Crane girders are normally supported on cap plates, but the support is actually over the column flange, as the beam and column webs are in the same plane. I see no reason why the yield strength of the cap plate matters.
 
I believe it matters from a fracture point of view when you're trying to prevent material from strain hardening. Grade 50 can bend farther before creating plastic regions at the top and bottom of the plate.
 
Note, to prevent prying on the bolts that fasten the crane girder to the cap plate, they must be located outside of the column flanges. (the girder will rotate about the stiff column flange) If not you start breaking bolts at the girder end rotates.

Therefore, you have to cantilever out your cap plate, which has to bend with the girder. All of this is standard crane construction in AISE, DG7, CISC,...they say to make sure the cap can sustain the rotations, but give no guidance on fracture.

If anyone has access to Fisher's paper on cap plates from the early 2000's let me know.
 
I hear what you are saying now.
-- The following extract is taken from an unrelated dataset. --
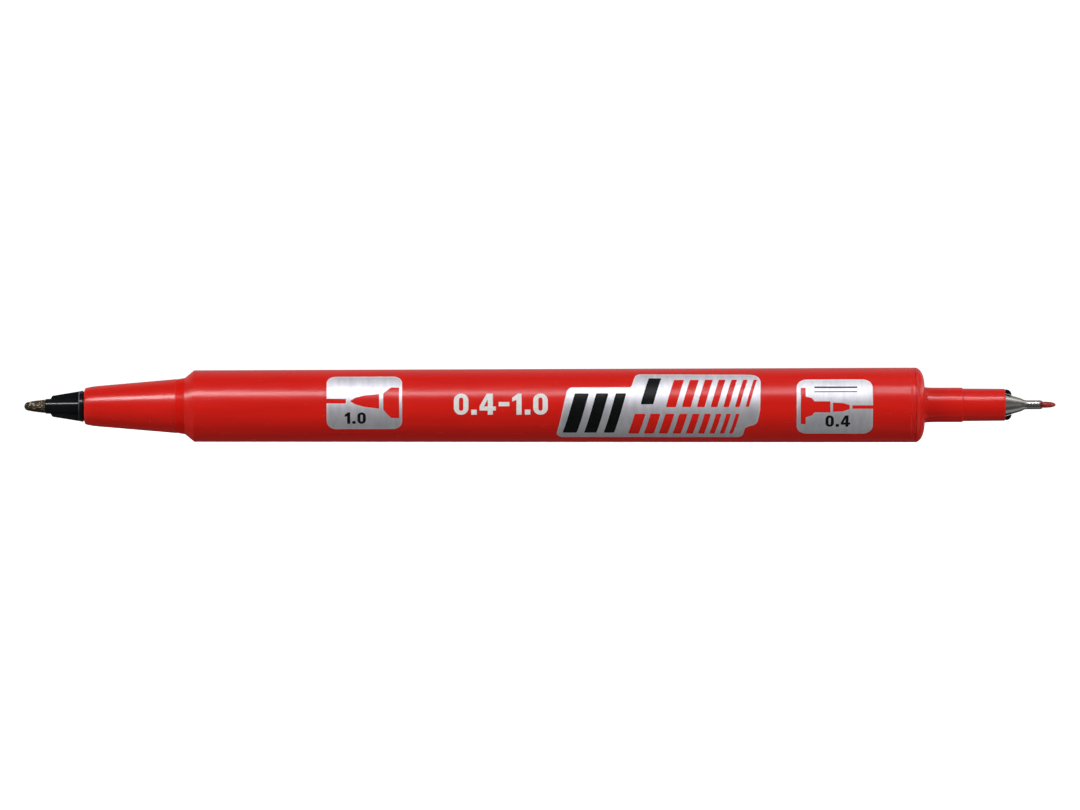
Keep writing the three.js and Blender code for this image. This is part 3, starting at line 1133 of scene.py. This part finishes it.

But I have never seen the bolt breakage occur with bolts inside the flange. Fisher's 1979 book shows the bolts inside. Will look into it further. A lot of these runway details are the result of experience over the years, and different folks have had different experiences.
 
I looked at some of Fisher's papers, probably not the one you meant, and for the detail with the bolts outside, he just says "the cap plate should not be overly thick", or something to that effect. Not much guidance. But for a detail where flexibility is necessary, I would be inclined to stick with the A36 steel. Why would yielding be detrimental in this case?

For lighter duty cranes with the bolts inside the flanges, I think leaving the bolts loose is good practice. The note was "finger tighten, back off 1/4 turn, and provide a lock nut". For heavy cranes, we used to do a rocker detail with the runway girder end plates bearing and a gap under the girder flange. A similar detail is shown in the CISC runway guide. A caution though, in some facilities, that type detail can lead to corrosion problems.
 
It's fatigue and not fracture due to exceeding yield which will usually be the problem for crane supports.
I'd recommend that design should ensure that stress remains well below yield.
Usually a higher grade steel will have limited, if any, increase in fatigue resistance.